• Task statement
Copy each line exactly. Leave nothing out.

((

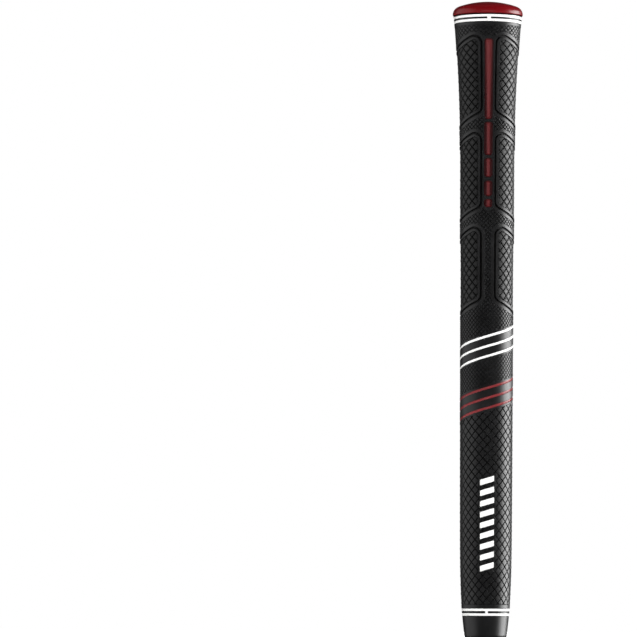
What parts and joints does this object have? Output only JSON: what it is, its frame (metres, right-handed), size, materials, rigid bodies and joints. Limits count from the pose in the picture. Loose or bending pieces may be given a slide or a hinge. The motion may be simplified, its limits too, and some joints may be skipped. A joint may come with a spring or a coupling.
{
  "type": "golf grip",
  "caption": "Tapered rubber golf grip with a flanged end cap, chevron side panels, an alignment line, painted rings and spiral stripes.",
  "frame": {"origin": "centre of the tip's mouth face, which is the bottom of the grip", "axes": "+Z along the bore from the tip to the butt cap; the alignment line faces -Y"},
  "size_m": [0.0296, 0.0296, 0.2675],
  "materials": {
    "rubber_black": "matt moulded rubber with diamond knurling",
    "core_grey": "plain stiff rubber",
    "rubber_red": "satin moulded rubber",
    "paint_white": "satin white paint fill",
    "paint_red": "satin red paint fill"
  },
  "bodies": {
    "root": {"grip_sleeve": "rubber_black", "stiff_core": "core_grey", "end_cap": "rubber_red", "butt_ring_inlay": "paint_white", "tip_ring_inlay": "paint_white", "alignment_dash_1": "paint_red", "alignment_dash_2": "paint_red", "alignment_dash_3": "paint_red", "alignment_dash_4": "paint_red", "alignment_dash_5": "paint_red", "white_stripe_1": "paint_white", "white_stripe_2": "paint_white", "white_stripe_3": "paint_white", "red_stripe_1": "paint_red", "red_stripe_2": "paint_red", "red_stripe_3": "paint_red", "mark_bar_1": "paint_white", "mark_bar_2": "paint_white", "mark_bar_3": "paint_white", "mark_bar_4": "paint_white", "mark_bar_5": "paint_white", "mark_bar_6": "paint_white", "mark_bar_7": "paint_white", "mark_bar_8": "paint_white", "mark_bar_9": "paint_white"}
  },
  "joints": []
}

))

• Finished exercise
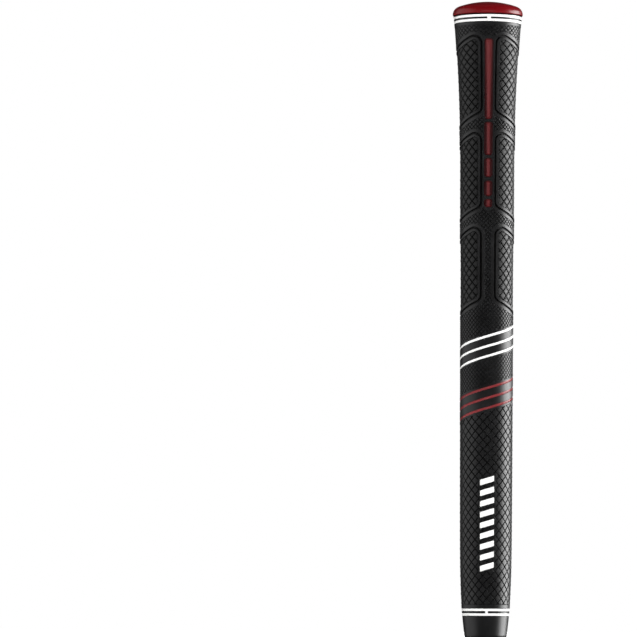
What parts and joints does this object have? Output only JSON: what it is, its frame (metres, right-handed), size, materials, rigid bodies and joints. Limits count from the pose in the picture. Loose or bending pieces may be given a slide or a hinge. The motion may be simplified, its limits too, and some joints may be skipped. A joint may come with a spring or a coupling.
{
  "type": "golf grip",
  "caption": "Tapered rubber golf grip with a flanged end cap, chevron side panels, an alignment line, painted rings and spiral stripes.",
  "frame": {"origin": "centre of the tip's mouth face, which is the bottom of the grip", "axes": "+Z along the bore from the tip to the butt cap; the alignment line faces -Y"},
  "size_m": [0.0296, 0.0296, 0.2675],
  "materials": {
    "rubber_black": "matt moulded rubber with diamond knurling",
    "core_grey": "plain stiff rubber",
    "rubber_red": "satin moulded rubber",
    "paint_white": "satin white paint fill",
    "paint_red": "satin red paint fill"
  },
  "bodies": {
    "root": {"grip_sleeve": "rubber_black", "stiff_core": "core_grey", "end_cap": "rubber_red", "butt_ring_inlay": "paint_white", "tip_ring_inlay": "paint_white", "alignment_dash_1": "paint_red", "alignment_dash_2": "paint_red", "alignment_dash_3": "paint_red", "alignment_dash_4": "paint_red", "alignment_dash_5": "paint_red", "white_stripe_1": "paint_white", "white_stripe_2": "paint_white", "white_stripe_3": "paint_white", "red_stripe_1": "paint_red", "red_stripe_2": "paint_red", "red_stripe_3": "paint_red", "mark_bar_1": "paint_white", "mark_bar_2": "paint_white", "mark_bar_3": "paint_white", "mark_bar_4": "paint_white", "mark_bar_5": "paint_white", "mark_bar_6": "paint_white", "mark_bar_7": "paint_white", "mark_bar_8": "paint_white", "mark_bar_9": "paint_white"}
  },
  "joints": []
}